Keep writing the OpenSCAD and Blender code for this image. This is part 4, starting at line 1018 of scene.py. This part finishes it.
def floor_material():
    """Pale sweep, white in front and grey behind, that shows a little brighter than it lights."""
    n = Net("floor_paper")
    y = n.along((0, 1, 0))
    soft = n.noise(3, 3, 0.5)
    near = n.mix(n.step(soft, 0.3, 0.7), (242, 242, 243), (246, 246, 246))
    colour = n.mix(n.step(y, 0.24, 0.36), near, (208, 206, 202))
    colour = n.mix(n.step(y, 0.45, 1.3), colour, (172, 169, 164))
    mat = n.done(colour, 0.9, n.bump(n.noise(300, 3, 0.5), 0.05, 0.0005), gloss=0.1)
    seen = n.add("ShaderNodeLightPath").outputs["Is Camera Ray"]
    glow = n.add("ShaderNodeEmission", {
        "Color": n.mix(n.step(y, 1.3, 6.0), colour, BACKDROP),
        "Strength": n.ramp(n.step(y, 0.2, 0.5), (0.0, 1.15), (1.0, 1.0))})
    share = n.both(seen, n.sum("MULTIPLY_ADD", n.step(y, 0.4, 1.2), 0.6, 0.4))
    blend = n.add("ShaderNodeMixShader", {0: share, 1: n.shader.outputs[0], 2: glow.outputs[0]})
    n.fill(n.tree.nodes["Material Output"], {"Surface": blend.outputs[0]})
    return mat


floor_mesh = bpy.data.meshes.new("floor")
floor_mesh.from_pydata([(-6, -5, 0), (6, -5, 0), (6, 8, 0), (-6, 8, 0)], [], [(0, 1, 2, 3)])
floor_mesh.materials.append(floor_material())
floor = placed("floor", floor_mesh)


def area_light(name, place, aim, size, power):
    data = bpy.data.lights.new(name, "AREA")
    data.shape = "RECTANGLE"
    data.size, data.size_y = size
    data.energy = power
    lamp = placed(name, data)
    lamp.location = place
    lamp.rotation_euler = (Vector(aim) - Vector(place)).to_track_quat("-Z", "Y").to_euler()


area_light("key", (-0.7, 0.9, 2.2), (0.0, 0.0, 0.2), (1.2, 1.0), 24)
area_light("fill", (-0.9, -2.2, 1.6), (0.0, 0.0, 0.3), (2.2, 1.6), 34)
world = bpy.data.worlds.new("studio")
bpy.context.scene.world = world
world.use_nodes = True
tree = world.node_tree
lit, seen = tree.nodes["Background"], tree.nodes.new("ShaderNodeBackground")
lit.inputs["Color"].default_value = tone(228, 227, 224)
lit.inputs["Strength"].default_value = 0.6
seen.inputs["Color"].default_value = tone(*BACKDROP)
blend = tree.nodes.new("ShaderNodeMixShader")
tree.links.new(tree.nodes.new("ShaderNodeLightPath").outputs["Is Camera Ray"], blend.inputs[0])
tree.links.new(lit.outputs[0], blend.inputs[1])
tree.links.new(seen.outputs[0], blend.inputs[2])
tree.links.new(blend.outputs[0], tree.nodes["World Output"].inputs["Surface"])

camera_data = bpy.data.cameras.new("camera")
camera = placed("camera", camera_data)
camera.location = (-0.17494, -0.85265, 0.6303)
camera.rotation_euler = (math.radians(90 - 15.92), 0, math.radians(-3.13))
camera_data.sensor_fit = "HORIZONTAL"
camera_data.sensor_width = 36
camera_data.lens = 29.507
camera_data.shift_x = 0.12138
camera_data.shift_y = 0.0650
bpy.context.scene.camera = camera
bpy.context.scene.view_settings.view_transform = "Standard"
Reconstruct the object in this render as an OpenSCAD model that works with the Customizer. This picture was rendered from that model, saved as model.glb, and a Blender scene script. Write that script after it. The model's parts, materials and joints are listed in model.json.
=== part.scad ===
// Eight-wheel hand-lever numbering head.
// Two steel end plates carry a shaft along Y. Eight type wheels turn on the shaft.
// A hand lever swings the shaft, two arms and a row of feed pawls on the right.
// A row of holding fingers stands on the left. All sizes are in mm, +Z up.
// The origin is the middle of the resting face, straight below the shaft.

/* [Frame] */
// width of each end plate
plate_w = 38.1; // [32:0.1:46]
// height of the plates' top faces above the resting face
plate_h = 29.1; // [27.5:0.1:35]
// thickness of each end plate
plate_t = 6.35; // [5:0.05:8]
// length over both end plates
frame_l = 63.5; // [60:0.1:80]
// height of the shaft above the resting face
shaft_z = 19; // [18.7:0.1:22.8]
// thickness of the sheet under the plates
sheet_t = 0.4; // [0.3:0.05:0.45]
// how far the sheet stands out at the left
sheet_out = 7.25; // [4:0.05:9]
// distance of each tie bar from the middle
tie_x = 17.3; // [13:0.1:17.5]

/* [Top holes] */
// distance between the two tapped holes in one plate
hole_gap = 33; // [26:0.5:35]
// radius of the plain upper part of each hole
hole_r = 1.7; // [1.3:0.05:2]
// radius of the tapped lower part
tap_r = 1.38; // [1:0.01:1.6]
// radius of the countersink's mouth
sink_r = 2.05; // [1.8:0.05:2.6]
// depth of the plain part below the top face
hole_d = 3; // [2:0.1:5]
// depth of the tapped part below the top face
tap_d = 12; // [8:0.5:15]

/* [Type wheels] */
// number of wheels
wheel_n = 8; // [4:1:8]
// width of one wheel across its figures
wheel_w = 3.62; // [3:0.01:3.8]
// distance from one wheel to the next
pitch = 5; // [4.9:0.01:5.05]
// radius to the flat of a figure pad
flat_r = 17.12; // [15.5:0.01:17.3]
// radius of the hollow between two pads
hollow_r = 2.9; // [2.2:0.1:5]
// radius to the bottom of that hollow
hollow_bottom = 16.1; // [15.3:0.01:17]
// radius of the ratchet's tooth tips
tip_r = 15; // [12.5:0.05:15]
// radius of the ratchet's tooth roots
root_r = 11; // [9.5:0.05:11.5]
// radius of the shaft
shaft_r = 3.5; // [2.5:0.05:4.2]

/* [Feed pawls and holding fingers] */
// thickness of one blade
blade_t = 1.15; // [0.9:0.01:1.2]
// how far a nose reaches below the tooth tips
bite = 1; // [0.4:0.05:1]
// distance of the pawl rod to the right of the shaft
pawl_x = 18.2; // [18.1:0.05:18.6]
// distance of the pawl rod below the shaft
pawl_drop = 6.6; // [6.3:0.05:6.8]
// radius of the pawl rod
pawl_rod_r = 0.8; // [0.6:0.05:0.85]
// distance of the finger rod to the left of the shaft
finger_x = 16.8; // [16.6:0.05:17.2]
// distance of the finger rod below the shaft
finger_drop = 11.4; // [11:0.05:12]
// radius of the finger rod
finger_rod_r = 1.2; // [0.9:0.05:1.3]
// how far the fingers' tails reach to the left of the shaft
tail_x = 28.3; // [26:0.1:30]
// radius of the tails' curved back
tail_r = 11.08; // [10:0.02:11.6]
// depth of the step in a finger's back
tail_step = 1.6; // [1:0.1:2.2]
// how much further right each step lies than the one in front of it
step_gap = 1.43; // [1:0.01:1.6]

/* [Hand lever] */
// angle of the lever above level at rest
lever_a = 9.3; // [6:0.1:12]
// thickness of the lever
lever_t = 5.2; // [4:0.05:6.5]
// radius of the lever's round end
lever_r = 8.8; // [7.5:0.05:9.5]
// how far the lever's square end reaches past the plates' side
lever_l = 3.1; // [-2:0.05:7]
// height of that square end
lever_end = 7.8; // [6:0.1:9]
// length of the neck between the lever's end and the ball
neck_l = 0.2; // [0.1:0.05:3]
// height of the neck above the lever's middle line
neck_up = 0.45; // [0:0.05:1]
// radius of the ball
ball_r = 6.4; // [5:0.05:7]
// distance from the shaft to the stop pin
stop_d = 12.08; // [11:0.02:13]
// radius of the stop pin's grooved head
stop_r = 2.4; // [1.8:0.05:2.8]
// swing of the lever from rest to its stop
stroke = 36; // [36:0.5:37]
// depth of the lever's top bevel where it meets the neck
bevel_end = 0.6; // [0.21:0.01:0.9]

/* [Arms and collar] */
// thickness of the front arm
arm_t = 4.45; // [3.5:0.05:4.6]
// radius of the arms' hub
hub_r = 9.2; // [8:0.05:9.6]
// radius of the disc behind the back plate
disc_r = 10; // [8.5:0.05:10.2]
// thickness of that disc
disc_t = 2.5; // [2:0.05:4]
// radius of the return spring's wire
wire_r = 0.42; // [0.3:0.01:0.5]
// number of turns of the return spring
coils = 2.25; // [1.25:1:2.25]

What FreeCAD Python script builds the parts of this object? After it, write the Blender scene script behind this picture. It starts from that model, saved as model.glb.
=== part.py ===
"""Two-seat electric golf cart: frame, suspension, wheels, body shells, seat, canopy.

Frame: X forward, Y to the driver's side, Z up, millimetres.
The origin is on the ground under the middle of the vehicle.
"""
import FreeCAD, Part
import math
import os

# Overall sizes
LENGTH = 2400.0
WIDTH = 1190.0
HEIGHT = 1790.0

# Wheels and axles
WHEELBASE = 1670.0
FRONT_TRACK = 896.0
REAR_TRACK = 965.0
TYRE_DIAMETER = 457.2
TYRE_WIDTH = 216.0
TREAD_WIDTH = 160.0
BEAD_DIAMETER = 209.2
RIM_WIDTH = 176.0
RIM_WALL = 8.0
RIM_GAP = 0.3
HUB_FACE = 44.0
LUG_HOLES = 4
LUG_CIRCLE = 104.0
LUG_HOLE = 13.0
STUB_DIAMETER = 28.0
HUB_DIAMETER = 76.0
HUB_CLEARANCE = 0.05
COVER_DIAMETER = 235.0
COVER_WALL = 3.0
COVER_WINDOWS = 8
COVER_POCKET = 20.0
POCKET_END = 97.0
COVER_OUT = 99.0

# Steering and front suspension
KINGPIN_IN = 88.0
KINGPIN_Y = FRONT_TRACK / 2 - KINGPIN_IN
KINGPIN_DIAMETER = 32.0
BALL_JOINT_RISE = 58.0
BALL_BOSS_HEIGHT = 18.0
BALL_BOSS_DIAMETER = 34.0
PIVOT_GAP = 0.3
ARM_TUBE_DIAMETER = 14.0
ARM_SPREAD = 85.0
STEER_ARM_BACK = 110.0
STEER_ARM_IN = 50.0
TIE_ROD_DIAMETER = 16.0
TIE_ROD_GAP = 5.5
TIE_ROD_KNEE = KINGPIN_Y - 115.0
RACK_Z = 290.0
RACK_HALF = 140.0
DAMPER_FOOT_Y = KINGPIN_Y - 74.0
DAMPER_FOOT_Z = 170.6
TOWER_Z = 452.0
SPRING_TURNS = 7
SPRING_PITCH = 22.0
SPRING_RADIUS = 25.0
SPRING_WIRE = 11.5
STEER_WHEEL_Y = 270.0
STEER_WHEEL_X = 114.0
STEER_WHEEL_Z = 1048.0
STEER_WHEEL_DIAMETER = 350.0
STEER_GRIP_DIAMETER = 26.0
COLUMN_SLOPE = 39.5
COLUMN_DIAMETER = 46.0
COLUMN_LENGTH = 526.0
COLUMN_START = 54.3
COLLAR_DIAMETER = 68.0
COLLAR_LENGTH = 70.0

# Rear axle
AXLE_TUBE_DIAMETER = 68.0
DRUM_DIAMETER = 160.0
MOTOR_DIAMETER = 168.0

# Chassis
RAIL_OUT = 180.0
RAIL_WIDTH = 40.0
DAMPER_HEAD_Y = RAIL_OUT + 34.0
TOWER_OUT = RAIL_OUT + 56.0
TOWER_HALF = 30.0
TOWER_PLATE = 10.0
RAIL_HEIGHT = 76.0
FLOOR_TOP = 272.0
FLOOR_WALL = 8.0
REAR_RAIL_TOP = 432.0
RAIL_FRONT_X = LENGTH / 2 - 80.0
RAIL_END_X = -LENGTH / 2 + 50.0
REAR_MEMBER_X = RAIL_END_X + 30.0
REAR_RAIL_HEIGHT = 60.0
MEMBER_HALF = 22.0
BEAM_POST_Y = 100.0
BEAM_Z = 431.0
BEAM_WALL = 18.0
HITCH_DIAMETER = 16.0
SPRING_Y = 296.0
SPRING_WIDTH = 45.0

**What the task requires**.
Starting at the line that holds "Reconstruct the object", copy each line exactly and stop after the line that holds "tap_d = 12; // [8:0.5:15]".

**Expected output**.
Reconstruct the object in this render as an OpenSCAD model that works with the Customizer. This picture was rendered from that model, saved as model.glb, and a Blender scene script. Write that script after it. The model's parts, materials and joints are listed in model.json.
=== part.scad ===
// Eight-wheel hand-lever numbering head.
// Two steel end plates carry a shaft along Y. Eight type wheels turn on the shaft.
// A hand lever swings the shaft, two arms and a row of feed pawls on the right.
// A row of holding fingers stands on the left. All sizes are in mm, +Z up.
// The origin is the middle of the resting face, straight below the shaft.

/* [Frame] */
// width of each end plate
plate_w = 38.1; // [32:0.1:46]
// height of the plates' top faces above the resting face
plate_h = 29.1; // [27.5:0.1:35]
// thickness of each end plate
plate_t = 6.35; // [5:0.05:8]
// length over both end plates
frame_l = 63.5; // [60:0.1:80]
// height of the shaft above the resting face
shaft_z = 19; // [18.7:0.1:22.8]
// thickness of the sheet under the plates
sheet_t = 0.4; // [0.3:0.05:0.45]
// how far the sheet stands out at the left
sheet_out = 7.25; // [4:0.05:9]
// distance of each tie bar from the middle
tie_x = 17.3; // [13:0.1:17.5]

/* [Top holes] */
// distance between the two tapped holes in one plate
hole_gap = 33; // [26:0.5:35]
// radius of the plain upper part of each hole
hole_r = 1.7; // [1.3:0.05:2]
// radius of the tapped lower part
tap_r = 1.38; // [1:0.01:1.6]
// radius of the countersink's mouth
sink_r = 2.05; // [1.8:0.05:2.6]
// depth of the plain part below the top face
hole_d = 3; // [2:0.1:5]
// depth of the tapped part below the top face
tap_d = 12; // [8:0.5:15]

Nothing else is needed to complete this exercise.